What follows is a listing. Return every line of it exactly.

__DATA PROVIDED__
• • • • • • •

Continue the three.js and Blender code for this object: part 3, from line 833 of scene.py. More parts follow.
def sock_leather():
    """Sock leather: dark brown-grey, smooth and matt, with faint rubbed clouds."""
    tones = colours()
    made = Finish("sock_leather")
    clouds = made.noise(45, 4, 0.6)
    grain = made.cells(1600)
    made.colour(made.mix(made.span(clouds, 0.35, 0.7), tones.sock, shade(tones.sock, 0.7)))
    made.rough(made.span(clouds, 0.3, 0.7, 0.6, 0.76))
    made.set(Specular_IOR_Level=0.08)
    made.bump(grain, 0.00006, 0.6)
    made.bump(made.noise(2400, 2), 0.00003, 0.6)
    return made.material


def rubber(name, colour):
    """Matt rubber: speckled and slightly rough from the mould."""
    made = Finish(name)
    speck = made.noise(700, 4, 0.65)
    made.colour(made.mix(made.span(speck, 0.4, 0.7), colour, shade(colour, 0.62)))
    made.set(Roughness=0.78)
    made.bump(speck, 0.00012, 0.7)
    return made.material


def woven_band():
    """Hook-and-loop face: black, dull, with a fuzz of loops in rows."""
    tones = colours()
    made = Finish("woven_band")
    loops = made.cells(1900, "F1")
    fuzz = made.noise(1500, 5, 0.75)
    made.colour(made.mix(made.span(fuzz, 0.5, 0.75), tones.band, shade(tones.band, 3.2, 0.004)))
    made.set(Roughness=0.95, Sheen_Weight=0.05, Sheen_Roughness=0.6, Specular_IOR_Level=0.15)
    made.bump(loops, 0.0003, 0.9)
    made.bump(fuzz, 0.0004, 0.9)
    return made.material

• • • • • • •

__TASK RESPONSE__
Continue the three.js and Blender code for this object: part 3, from line 833 of scene.py. More parts follow.
def sock_leather():
    """Sock leather: dark brown-grey, smooth and matt, with faint rubbed clouds."""
    tones = colours()
    made = Finish("sock_leather")
    clouds = made.noise(45, 4, 0.6)
    grain = made.cells(1600)
    made.colour(made.mix(made.span(clouds, 0.35, 0.7), tones.sock, shade(tones.sock, 0.7)))
    made.rough(made.span(clouds, 0.3, 0.7, 0.6, 0.76))
    made.set(Specular_IOR_Level=0.08)
    made.bump(grain, 0.00006, 0.6)
    made.bump(made.noise(2400, 2), 0.00003, 0.6)
    return made.material


def rubber(name, colour):
    """Matt rubber: speckled and slightly rough from the mould."""
    made = Finish(name)
    speck = made.noise(700, 4, 0.65)
    made.colour(made.mix(made.span(speck, 0.4, 0.7), colour, shade(colour, 0.62)))
    made.set(Roughness=0.78)
    made.bump(speck, 0.00012, 0.7)
    return made.material


def woven_band():
    """Hook-and-loop face: black, dull, with a fuzz of loops in rows."""
    tones = colours()
    made = Finish("woven_band")
    loops = made.cells(1900, "F1")
    fuzz = made.noise(1500, 5, 0.75)
    made.colour(made.mix(made.span(fuzz, 0.5, 0.75), tones.band, shade(tones.band, 3.2, 0.004)))
    made.set(Roughness=0.95, Sheen_Weight=0.05, Sheen_Roughness=0.6, Specular_IOR_Level=0.15)
    made.bump(loops, 0.0003, 0.9)
    made.bump(fuzz, 0.0004, 0.9)
    return made.material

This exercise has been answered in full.